What the task requires - Return the whole listing, keeping every character the same.

Extracted material -
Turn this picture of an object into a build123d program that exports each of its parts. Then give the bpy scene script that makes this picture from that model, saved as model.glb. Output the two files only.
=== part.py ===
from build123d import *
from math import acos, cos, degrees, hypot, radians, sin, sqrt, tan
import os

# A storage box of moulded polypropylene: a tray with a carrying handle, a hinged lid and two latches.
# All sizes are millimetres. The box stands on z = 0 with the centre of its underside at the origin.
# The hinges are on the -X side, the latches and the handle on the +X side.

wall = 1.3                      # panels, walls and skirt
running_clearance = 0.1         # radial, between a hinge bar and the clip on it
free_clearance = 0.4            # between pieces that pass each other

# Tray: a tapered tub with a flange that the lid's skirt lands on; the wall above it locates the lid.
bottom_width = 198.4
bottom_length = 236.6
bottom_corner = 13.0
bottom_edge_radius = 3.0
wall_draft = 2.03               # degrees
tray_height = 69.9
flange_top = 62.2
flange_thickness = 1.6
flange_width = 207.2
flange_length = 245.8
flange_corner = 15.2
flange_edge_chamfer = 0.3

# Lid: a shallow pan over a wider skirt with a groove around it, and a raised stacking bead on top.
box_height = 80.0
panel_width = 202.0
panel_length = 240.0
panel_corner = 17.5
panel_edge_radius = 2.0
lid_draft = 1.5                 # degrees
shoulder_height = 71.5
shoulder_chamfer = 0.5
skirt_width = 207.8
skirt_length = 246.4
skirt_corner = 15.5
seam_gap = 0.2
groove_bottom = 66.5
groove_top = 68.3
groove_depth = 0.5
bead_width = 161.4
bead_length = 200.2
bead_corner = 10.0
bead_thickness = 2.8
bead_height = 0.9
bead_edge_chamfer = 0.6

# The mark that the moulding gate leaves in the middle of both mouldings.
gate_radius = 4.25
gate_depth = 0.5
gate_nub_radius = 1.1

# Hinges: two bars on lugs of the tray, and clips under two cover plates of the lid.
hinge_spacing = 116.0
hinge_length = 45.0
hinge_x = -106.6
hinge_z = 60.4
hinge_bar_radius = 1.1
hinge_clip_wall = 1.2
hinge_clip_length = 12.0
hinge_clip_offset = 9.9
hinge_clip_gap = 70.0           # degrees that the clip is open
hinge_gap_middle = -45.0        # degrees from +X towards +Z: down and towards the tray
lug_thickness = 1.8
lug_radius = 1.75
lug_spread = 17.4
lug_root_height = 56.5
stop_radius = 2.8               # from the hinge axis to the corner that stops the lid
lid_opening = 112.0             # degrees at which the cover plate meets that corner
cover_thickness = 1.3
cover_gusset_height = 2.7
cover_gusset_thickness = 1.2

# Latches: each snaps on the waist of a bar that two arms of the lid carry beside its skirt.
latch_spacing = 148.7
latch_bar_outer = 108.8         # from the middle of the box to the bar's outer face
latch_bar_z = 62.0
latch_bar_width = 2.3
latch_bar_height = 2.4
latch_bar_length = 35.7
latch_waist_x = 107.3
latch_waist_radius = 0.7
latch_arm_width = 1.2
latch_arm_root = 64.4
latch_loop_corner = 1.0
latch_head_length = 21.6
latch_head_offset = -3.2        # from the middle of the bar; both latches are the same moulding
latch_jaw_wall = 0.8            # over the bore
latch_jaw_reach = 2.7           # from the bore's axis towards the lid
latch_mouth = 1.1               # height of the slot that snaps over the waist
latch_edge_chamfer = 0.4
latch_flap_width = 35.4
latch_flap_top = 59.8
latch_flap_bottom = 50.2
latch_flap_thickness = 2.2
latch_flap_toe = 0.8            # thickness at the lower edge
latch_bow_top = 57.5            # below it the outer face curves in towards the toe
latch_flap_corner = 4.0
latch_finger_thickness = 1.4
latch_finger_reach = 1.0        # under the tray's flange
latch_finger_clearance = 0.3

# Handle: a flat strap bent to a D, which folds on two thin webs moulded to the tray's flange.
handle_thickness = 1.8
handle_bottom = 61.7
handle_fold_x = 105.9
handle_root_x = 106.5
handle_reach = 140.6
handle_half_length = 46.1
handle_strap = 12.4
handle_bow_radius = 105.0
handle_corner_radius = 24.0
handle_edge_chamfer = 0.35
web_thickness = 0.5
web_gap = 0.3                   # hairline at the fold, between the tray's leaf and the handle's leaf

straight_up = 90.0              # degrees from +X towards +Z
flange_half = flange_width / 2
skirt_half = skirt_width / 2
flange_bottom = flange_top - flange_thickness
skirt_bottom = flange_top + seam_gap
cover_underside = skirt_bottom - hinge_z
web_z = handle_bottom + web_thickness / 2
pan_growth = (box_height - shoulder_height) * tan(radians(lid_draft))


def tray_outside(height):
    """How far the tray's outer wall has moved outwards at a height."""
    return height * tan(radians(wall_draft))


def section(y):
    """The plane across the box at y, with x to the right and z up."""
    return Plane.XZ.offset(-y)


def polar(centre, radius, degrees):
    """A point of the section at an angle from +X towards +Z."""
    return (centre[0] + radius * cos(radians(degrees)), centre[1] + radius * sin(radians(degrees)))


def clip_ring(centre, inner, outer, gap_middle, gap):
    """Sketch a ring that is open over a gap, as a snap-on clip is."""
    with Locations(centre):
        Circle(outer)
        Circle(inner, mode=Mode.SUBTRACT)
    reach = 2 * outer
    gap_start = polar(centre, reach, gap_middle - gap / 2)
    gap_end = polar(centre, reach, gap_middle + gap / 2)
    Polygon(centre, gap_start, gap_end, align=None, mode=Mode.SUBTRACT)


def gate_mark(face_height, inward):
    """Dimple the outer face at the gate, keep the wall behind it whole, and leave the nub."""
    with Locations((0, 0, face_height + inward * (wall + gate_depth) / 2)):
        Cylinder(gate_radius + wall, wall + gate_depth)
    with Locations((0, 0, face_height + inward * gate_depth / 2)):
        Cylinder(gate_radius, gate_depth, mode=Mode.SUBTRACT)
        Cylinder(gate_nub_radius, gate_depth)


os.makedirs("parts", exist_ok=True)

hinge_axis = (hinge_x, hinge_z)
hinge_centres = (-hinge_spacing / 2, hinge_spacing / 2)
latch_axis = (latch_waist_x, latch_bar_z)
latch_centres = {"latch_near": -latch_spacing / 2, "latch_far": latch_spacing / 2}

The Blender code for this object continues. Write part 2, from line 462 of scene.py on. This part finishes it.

Written answer -
Turn this picture of an object into a build123d program that exports each of its parts. Then give the bpy scene script that makes this picture from that model, saved as model.glb. Output the two files only.
=== part.py ===
from build123d import *
from math import acos, cos, degrees, hypot, radians, sin, sqrt, tan
import os

# A storage box of moulded polypropylene: a tray with a carrying handle, a hinged lid and two latches.
# All sizes are millimetres. The box stands on z = 0 with the centre of its underside at the origin.
# The hinges are on the -X side, the latches and the handle on the +X side.

wall = 1.3                      # panels, walls and skirt
running_clearance = 0.1         # radial, between a hinge bar and the clip on it
free_clearance = 0.4            # between pieces that pass each other

# Tray: a tapered tub with a flange that the lid's skirt lands on; the wall above it locates the lid.
bottom_width = 198.4
bottom_length = 236.6
bottom_corner = 13.0
bottom_edge_radius = 3.0
wall_draft = 2.03               # degrees
tray_height = 69.9
flange_top = 62.2
flange_thickness = 1.6
flange_width = 207.2
flange_length = 245.8
flange_corner = 15.2
flange_edge_chamfer = 0.3

# Lid: a shallow pan over a wider skirt with a groove around it, and a raised stacking bead on top.
box_height = 80.0
panel_width = 202.0
panel_length = 240.0
panel_corner = 17.5
panel_edge_radius = 2.0
lid_draft = 1.5                 # degrees
shoulder_height = 71.5
shoulder_chamfer = 0.5
skirt_width = 207.8
skirt_length = 246.4
skirt_corner = 15.5
seam_gap = 0.2
groove_bottom = 66.5
groove_top = 68.3
groove_depth = 0.5
bead_width = 161.4
bead_length = 200.2
bead_corner = 10.0
bead_thickness = 2.8
bead_height = 0.9
bead_edge_chamfer = 0.6

# The mark that the moulding gate leaves in the middle of both mouldings.
gate_radius = 4.25
gate_depth = 0.5
gate_nub_radius = 1.1

# Hinges: two bars on lugs of the tray, and clips under two cover plates of the lid.
hinge_spacing = 116.0
hinge_length = 45.0
hinge_x = -106.6
hinge_z = 60.4
hinge_bar_radius = 1.1
hinge_clip_wall = 1.2
hinge_clip_length = 12.0
hinge_clip_offset = 9.9
hinge_clip_gap = 70.0           # degrees that the clip is open
hinge_gap_middle = -45.0        # degrees from +X towards +Z: down and towards the tray
lug_thickness = 1.8
lug_radius = 1.75
lug_spread = 17.4
lug_root_height = 56.5
stop_radius = 2.8               # from the hinge axis to the corner that stops the lid
lid_opening = 112.0             # degrees at which the cover plate meets that corner
cover_thickness = 1.3
cover_gusset_height = 2.7
cover_gusset_thickness = 1.2

# Latches: each snaps on the waist of a bar that two arms of the lid carry beside its skirt.
latch_spacing = 148.7
latch_bar_outer = 108.8         # from the middle of the box to the bar's outer face
latch_bar_z = 62.0
latch_bar_width = 2.3
latch_bar_height = 2.4
latch_bar_length = 35.7
latch_waist_x = 107.3
latch_waist_radius = 0.7
latch_arm_width = 1.2
latch_arm_root = 64.4
latch_loop_corner = 1.0
latch_head_length = 21.6
latch_head_offset = -3.2        # from the middle of the bar; both latches are the same moulding
latch_jaw_wall = 0.8            # over the bore
latch_jaw_reach = 2.7           # from the bore's axis towards the lid
latch_mouth = 1.1               # height of the slot that snaps over the waist
latch_edge_chamfer = 0.4
latch_flap_width = 35.4
latch_flap_top = 59.8
latch_flap_bottom = 50.2
latch_flap_thickness = 2.2
latch_flap_toe = 0.8            # thickness at the lower edge
latch_bow_top = 57.5            # below it the outer face curves in towards the toe
latch_flap_corner = 4.0
latch_finger_thickness = 1.4
latch_finger_reach = 1.0        # under the tray's flange
latch_finger_clearance = 0.3

# Handle: a flat strap bent to a D, which folds on two thin webs moulded to the tray's flange.
handle_thickness = 1.8
handle_bottom = 61.7
handle_fold_x = 105.9
handle_root_x = 106.5
handle_reach = 140.6
handle_half_length = 46.1
handle_strap = 12.4
handle_bow_radius = 105.0
handle_corner_radius = 24.0
handle_edge_chamfer = 0.35
web_thickness = 0.5
web_gap = 0.3                   # hairline at the fold, between the tray's leaf and the handle's leaf

straight_up = 90.0              # degrees from +X towards +Z
flange_half = flange_width / 2
skirt_half = skirt_width / 2
flange_bottom = flange_top - flange_thickness
skirt_bottom = flange_top + seam_gap
cover_underside = skirt_bottom - hinge_z
web_z = handle_bottom + web_thickness / 2
pan_growth = (box_height - shoulder_height) * tan(radians(lid_draft))


def tray_outside(height):
    """How far the tray's outer wall has moved outwards at a height."""
    return height * tan(radians(wall_draft))


def section(y):
    """The plane across the box at y, with x to the right and z up."""
    return Plane.XZ.offset(-y)


def polar(centre, radius, degrees):
    """A point of the section at an angle from +X towards +Z."""
    return (centre[0] + radius * cos(radians(degrees)), centre[1] + radius * sin(radians(degrees)))


def clip_ring(centre, inner, outer, gap_middle, gap):
    """Sketch a ring that is open over a gap, as a snap-on clip is."""
    with Locations(centre):
        Circle(outer)
        Circle(inner, mode=Mode.SUBTRACT)
    reach = 2 * outer
    gap_start = polar(centre, reach, gap_middle - gap / 2)
    gap_end = polar(centre, reach, gap_middle + gap / 2)
    Polygon(centre, gap_start, gap_end, align=None, mode=Mode.SUBTRACT)


def gate_mark(face_height, inward):
    """Dimple the outer face at the gate, keep the wall behind it whole, and leave the nub."""
    with Locations((0, 0, face_height + inward * (wall + gate_depth) / 2)):
        Cylinder(gate_radius + wall, wall + gate_depth)
    with Locations((0, 0, face_height + inward * gate_depth / 2)):
        Cylinder(gate_radius, gate_depth, mode=Mode.SUBTRACT)
        Cylinder(gate_nub_radius, gate_depth)


os.makedirs("parts", exist_ok=True)

hinge_axis = (hinge_x, hinge_z)
hinge_centres = (-hinge_spacing / 2, hinge_spacing / 2)
latch_axis = (latch_waist_x, latch_bar_z)
latch_centres = {"latch_near": -latch_spacing / 2, "latch_far": latch_spacing / 2}

The Blender code for this object continues. Write part 2, from line 462 of scene.py on. This part finishes it.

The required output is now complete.